◆ **TASK BRIEF**
Output the full material exactly as it appears here.

Records that describe objects:
START

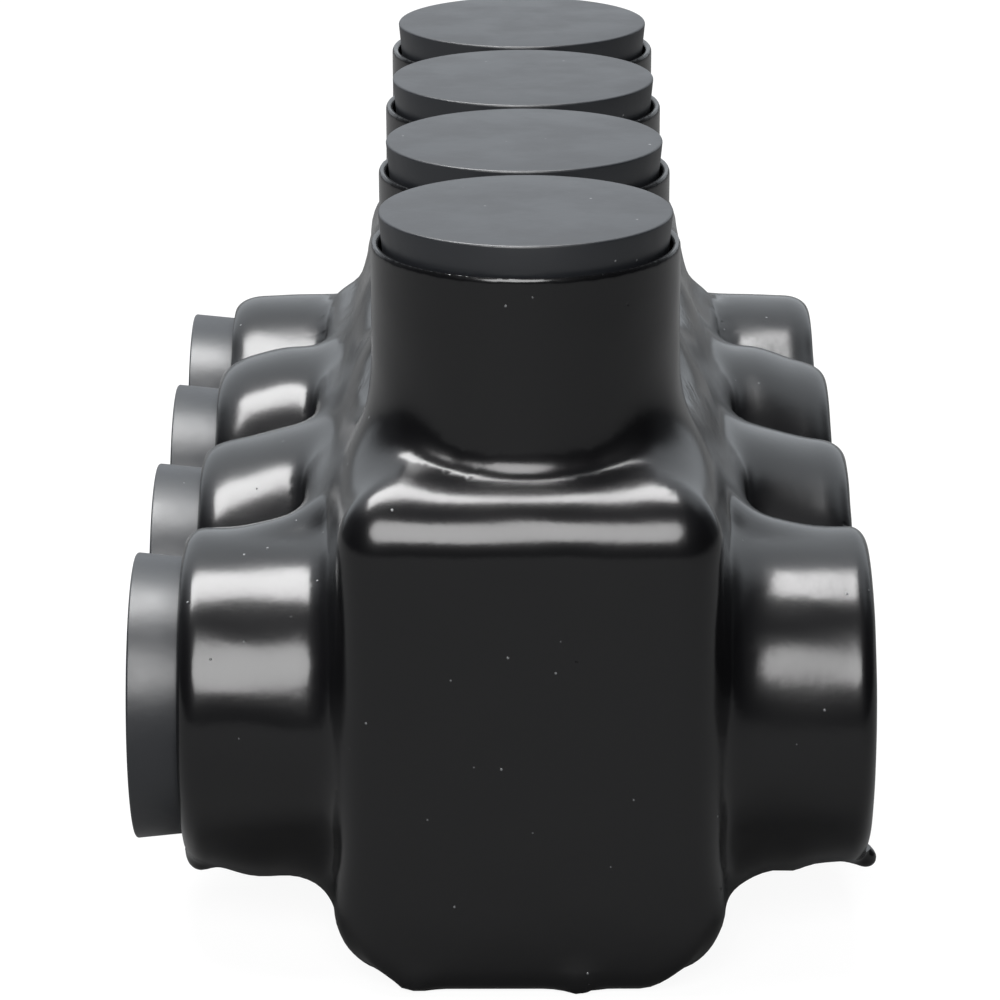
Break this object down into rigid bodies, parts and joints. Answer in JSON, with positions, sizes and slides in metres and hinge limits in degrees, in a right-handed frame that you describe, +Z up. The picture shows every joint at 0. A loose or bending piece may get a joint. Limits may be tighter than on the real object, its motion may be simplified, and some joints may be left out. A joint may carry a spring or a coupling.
{
  "type": "insulated multi-tap connector",
  "caption": "Aluminium terminal block in a dip-moulded black jacket, with wire ports through it, set screws from above and rubber plugs in the collars.",
  "frame": {"origin": "centre of the flat underside of the jacket, under the middle of the row of ports", "axes": "+X along the wires towards the open ports, +Y along the row of ports, +Z up along the set screws"},
  "size_m": [0.0661, 0.1206, 0.0664],
  "materials": {
    "jacket_vinyl": "black dip-moulded vinyl, glossy with soft ripples",
    "plug_rubber": "dark blue-grey moulded rubber, matte with a faint sheen",
    "block_aluminium": "extruded, bored and lightly brushed",
    "screw_aluminium": "turned, with a broached hexagon socket"
  },
  "bodies": {
    "connector": {"insulating_jacket": "jacket_vinyl", "terminal_block": "block_aluminium"},
    "set_screw_1": {"set_screw_1": "screw_aluminium"},
    "set_screw_2": {"set_screw_2": "screw_aluminium"},
    "set_screw_3": {"set_screw_3": "screw_aluminium"},
    "set_screw_4": {"set_screw_4": "screw_aluminium"},
    "screw_plug_1": {"screw_plug_1": "plug_rubber"},
    "screw_plug_2": {"screw_plug_2": "plug_rubber"},
    "screw_plug_3": {"screw_plug_3": "plug_rubber"},
    "screw_plug_4": {"screw_plug_4": "plug_rubber"},
    "entry_plug_1": {"entry_plug_1": "plug_rubber"},
    "entry_plug_2": {"entry_plug_2": "plug_rubber"},
    "entry_plug_3": {"entry_plug_3": "plug_rubber"},
    "entry_plug_4": {"entry_plug_4": "plug_rubber"}
  },
  "joints": [
    {"name": "clamp_screw_1", "type": "slide", "parent": "connector", "child": "set_screw_1", "axis": [0, 0, -1], "range_m": [-0.003, 0.0145]},
    {"name": "clamp_screw_2", "type": "slide", "parent": "connector", "child": "set_screw_2", "axis": [0, 0, -1], "range_m": [-0.003, 0.0145]},
    {"name": "clamp_screw_3", "type": "slide", "parent": "connector", "child": "set_screw_3", "axis": [0, 0, -1], "range_m": [-0.003, 0.0145]},
    {"name": "clamp_screw_4", "type": "slide", "parent": "connector", "child": "set_screw_4", "axis": [0, 0, -1], "range_m": [-0.003, 0.0145]},
    {"name": "lift_screw_plug_1", "type": "slide", "parent": "connector", "child": "screw_plug_1", "axis": [0, 0, 1], "range_m": [0, 0.02]},
    {"name": "lift_screw_plug_2", "type": "slide", "parent": "connector", "child": "screw_plug_2", "axis": [0, 0, 1], "range_m": [0, 0.02]},
    {"name": "lift_screw_plug_3", "type": "slide", "parent": "connector", "child": "screw_plug_3", "axis": [0, 0, 1], "range_m": [0, 0.02]},
    {"name": "lift_screw_plug_4", "type": "slide", "parent": "connector", "child": "screw_plug_4", "axis": [0, 0, 1], "range_m": [0, 0.02]},
    {"name": "pull_entry_plug_1", "type": "slide", "parent": "connector", "child": "entry_plug_1", "axis": [-1, 0, 0], "range_m": [0, 0.02]},
    {"name": "pull_entry_plug_2", "type": "slide", "parent": "connector", "child": "entry_plug_2", "axis": [-1, 0, 0], "range_m": [0, 0.02]},
    {"name": "pull_entry_plug_3", "type": "slide", "parent": "connector", "child": "entry_plug_3", "axis": [-1, 0, 0], "range_m": [0, 0.02]},
    {"name": "pull_entry_plug_4", "type": "slide", "parent": "connector", "child": "entry_plug_4", "axis": [-1, 0, 0], "range_m": [0, 0.02]}
  ]
}
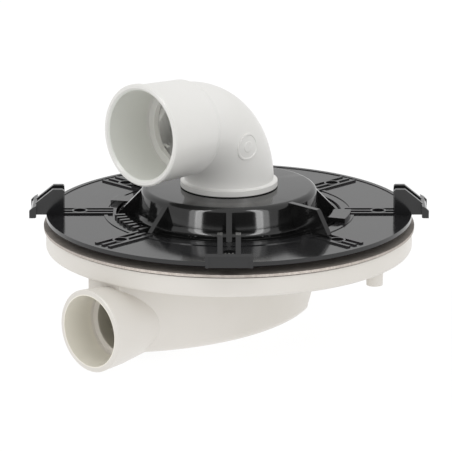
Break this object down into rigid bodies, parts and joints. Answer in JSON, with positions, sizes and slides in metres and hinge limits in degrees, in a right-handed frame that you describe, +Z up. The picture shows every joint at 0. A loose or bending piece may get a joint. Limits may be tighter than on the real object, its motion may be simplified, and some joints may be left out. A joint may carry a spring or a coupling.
{
  "type": "shower tray trap",
  "caption": "Low round shower tray trap with a spiral sump, side outlet socket, steel clamping plate, black cover with rim hooks and gusseted dome, and an inlet elbow.",
  "frame": {"origin": "on the drum's axis, in the plane that the lower lip of the outlet socket rests on", "axes": "+Z up along the drum's axis; the hooks lie on the X and Y axes; the outlet socket and the inlet elbow both point towards -X -Y"},
  "size_m": [0.2264, 0.2264, 0.153],
  "materials": {
    "white_body": "moulded white plastic, slightly warm, satin gloss",
    "white_inner": "moulded white plastic",
    "white_elbow": "moulded white plastic, satin gloss",
    "black_cover": "polished black moulding that mirrors its surroundings",
    "black_cap": "polished black moulding that mirrors its surroundings",
    "steel_sheet": "brushed stainless sheet",
    "grey_rubber": "dull grey-black rubber sheet",
    "black_rubber": "dull black rubber",
    "brass": "turned brass",
    "screw_steel": "bright stainless steel",
    "dark_screws": "blackened steel",
    "grey_nut": "grey moulded plastic",
    "washer_plastic": "natural plastic"
  },
  "bodies": {
    "root": {"trap_body": "white_body", "thread_inserts": "brass", "body_gasket": "grey_rubber", "steel_plate": "steel_sheet", "cover_gasket": "black_rubber", "cover_disc": "black_cover", "cover_screws": "screw_steel", "dome_seal": "black_rubber", "dome_cap": "black_cap", "dome_screws": "dark_screws", "elbow_gasket": "black_rubber", "inlet_elbow": "white_elbow", "elbow_locknut": "grey_nut", "locknut_washer": "washer_plastic", "dip_tube": "white_inner", "dip_tube_seal": "black_rubber", "trap_cup": "white_inner"}
  },
  "joints": []
}
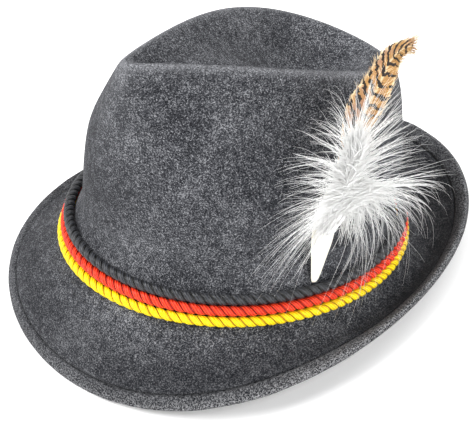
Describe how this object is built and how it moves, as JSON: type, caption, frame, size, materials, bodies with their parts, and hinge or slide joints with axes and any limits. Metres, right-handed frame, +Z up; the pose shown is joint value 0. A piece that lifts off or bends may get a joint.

END

◆ **EXPECTED ANSWER**
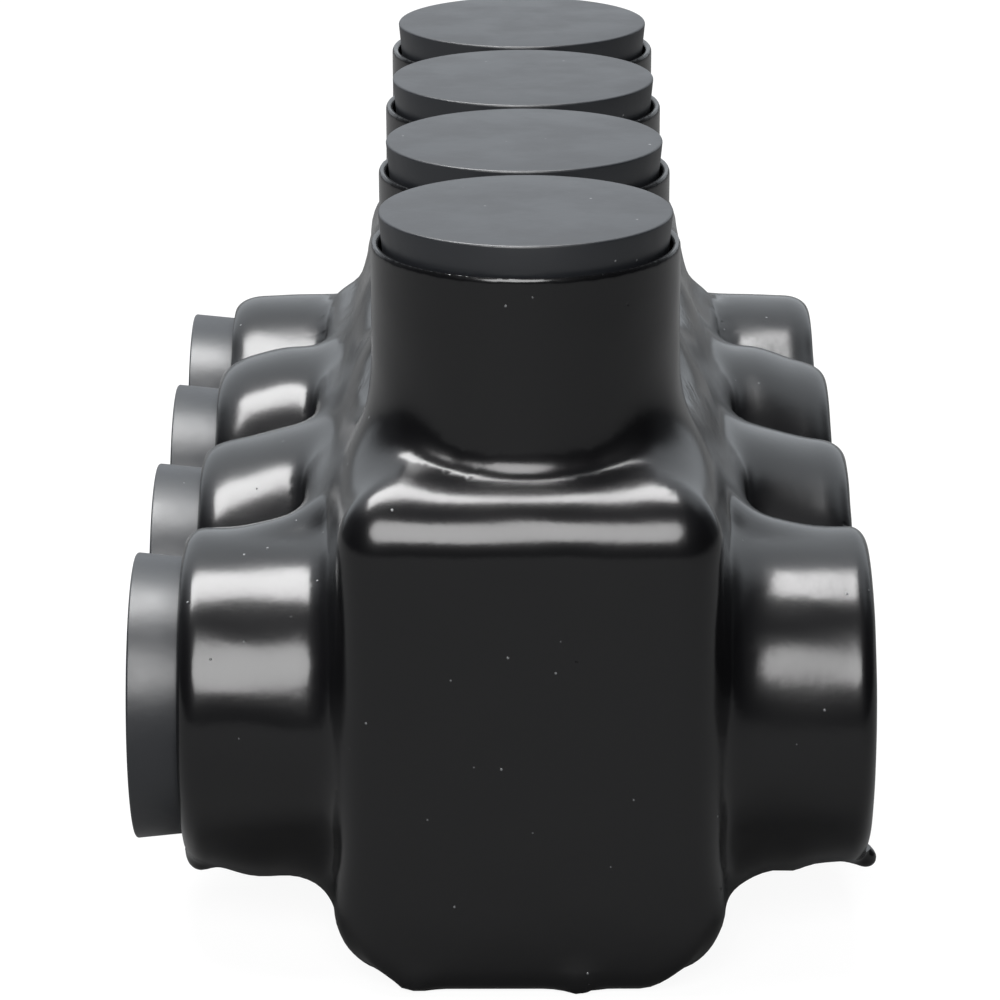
Break this object down into rigid bodies, parts and joints. Answer in JSON, with positions, sizes and slides in metres and hinge limits in degrees, in a right-handed frame that you describe, +Z up. The picture shows every joint at 0. A loose or bending piece may get a joint. Limits may be tighter than on the real object, its motion may be simplified, and some joints may be left out. A joint may carry a spring or a coupling.
{
  "type": "insulated multi-tap connector",
  "caption": "Aluminium terminal block in a dip-moulded black jacket, with wire ports through it, set screws from above and rubber plugs in the collars.",
  "frame": {"origin": "centre of the flat underside of the jacket, under the middle of the row of ports", "axes": "+X along the wires towards the open ports, +Y along the row of ports, +Z up along the set screws"},
  "size_m": [0.0661, 0.1206, 0.0664],
  "materials": {
    "jacket_vinyl": "black dip-moulded vinyl, glossy with soft ripples",
    "plug_rubber": "dark blue-grey moulded rubber, matte with a faint sheen",
    "block_aluminium": "extruded, bored and lightly brushed",
    "screw_aluminium": "turned, with a broached hexagon socket"
  },
  "bodies": {
    "connector": {"insulating_jacket": "jacket_vinyl", "terminal_block": "block_aluminium"},
    "set_screw_1": {"set_screw_1": "screw_aluminium"},
    "set_screw_2": {"set_screw_2": "screw_aluminium"},
    "set_screw_3": {"set_screw_3": "screw_aluminium"},
    "set_screw_4": {"set_screw_4": "screw_aluminium"},
    "screw_plug_1": {"screw_plug_1": "plug_rubber"},
    "screw_plug_2": {"screw_plug_2": "plug_rubber"},
    "screw_plug_3": {"screw_plug_3": "plug_rubber"},
    "screw_plug_4": {"screw_plug_4": "plug_rubber"},
    "entry_plug_1": {"entry_plug_1": "plug_rubber"},
    "entry_plug_2": {"entry_plug_2": "plug_rubber"},
    "entry_plug_3": {"entry_plug_3": "plug_rubber"},
    "entry_plug_4": {"entry_plug_4": "plug_rubber"}
  },
  "joints": [
    {"name": "clamp_screw_1", "type": "slide", "parent": "connector", "child": "set_screw_1", "axis": [0, 0, -1], "range_m": [-0.003, 0.0145]},
    {"name": "clamp_screw_2", "type": "slide", "parent": "connector", "child": "set_screw_2", "axis": [0, 0, -1], "range_m": [-0.003, 0.0145]},
    {"name": "clamp_screw_3", "type": "slide", "parent": "connector", "child": "set_screw_3", "axis": [0, 0, -1], "range_m": [-0.003, 0.0145]},
    {"name": "clamp_screw_4", "type": "slide", "parent": "connector", "child": "set_screw_4", "axis": [0, 0, -1], "range_m": [-0.003, 0.0145]},
    {"name": "lift_screw_plug_1", "type": "slide", "parent": "connector", "child": "screw_plug_1", "axis": [0, 0, 1], "range_m": [0, 0.02]},
    {"name": "lift_screw_plug_2", "type": "slide", "parent": "connector", "child": "screw_plug_2", "axis": [0, 0, 1], "range_m": [0, 0.02]},
    {"name": "lift_screw_plug_3", "type": "slide", "parent": "connector", "child": "screw_plug_3", "axis": [0, 0, 1], "range_m": [0, 0.02]},
    {"name": "lift_screw_plug_4", "type": "slide", "parent": "connector", "child": "screw_plug_4", "axis": [0, 0, 1], "range_m": [0, 0.02]},
    {"name": "pull_entry_plug_1", "type": "slide", "parent": "connector", "child": "entry_plug_1", "axis": [-1, 0, 0], "range_m": [0, 0.02]},
    {"name": "pull_entry_plug_2", "type": "slide", "parent": "connector", "child": "entry_plug_2", "axis": [-1, 0, 0], "range_m": [0, 0.02]},
    {"name": "pull_entry_plug_3", "type": "slide", "parent": "connector", "child": "entry_plug_3", "axis": [-1, 0, 0], "range_m": [0, 0.02]},
    {"name": "pull_entry_plug_4", "type": "slide", "parent": "connector", "child": "entry_plug_4", "axis": [-1, 0, 0], "range_m": [0, 0.02]}
  ]
}
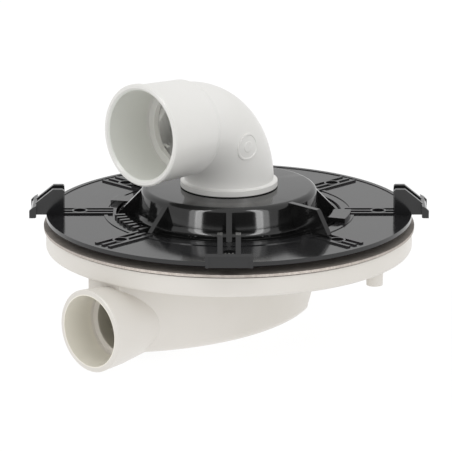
Break this object down into rigid bodies, parts and joints. Answer in JSON, with positions, sizes and slides in metres and hinge limits in degrees, in a right-handed frame that you describe, +Z up. The picture shows every joint at 0. A loose or bending piece may get a joint. Limits may be tighter than on the real object, its motion may be simplified, and some joints may be left out. A joint may carry a spring or a coupling.
{
  "type": "shower tray trap",
  "caption": "Low round shower tray trap with a spiral sump, side outlet socket, steel clamping plate, black cover with rim hooks and gusseted dome, and an inlet elbow.",
  "frame": {"origin": "on the drum's axis, in the plane that the lower lip of the outlet socket rests on", "axes": "+Z up along the drum's axis; the hooks lie on the X and Y axes; the outlet socket and the inlet elbow both point towards -X -Y"},
  "size_m": [0.2264, 0.2264, 0.153],
  "materials": {
    "white_body": "moulded white plastic, slightly warm, satin gloss",
    "white_inner": "moulded white plastic",
    "white_elbow": "moulded white plastic, satin gloss",
    "black_cover": "polished black moulding that mirrors its surroundings",
    "black_cap": "polished black moulding that mirrors its surroundings",
    "steel_sheet": "brushed stainless sheet",
    "grey_rubber": "dull grey-black rubber sheet",
    "black_rubber": "dull black rubber",
    "brass": "turned brass",
    "screw_steel": "bright stainless steel",
    "dark_screws": "blackened steel",
    "grey_nut": "grey moulded plastic",
    "washer_plastic": "natural plastic"
  },
  "bodies": {
    "root": {"trap_body": "white_body", "thread_inserts": "brass", "body_gasket": "grey_rubber", "steel_plate": "steel_sheet", "cover_gasket": "black_rubber", "cover_disc": "black_cover", "cover_screws": "screw_steel", "dome_seal": "black_rubber", "dome_cap": "black_cap", "dome_screws": "dark_screws", "elbow_gasket": "black_rubber", "inlet_elbow": "white_elbow", "elbow_locknut": "grey_nut", "locknut_washer": "washer_plastic", "dip_tube": "white_inner", "dip_tube_seal": "black_rubber", "trap_cup": "white_inner"}
  },
  "joints": []
}
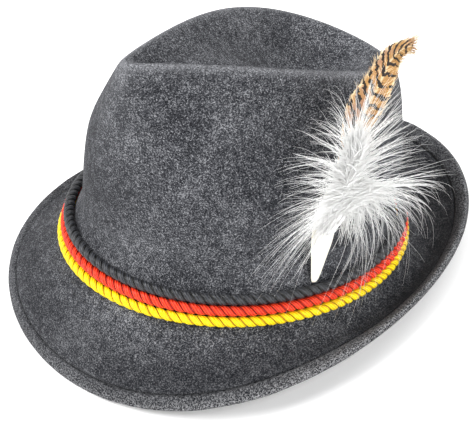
Describe how this object is built and how it moves, as JSON: type, caption, frame, size, materials, bodies with their parts, and hinge or slide joints with axes and any limits. Metres, right-handed frame, +Z up; the pose shown is joint value 0. A piece that lifts off or bends may get a joint.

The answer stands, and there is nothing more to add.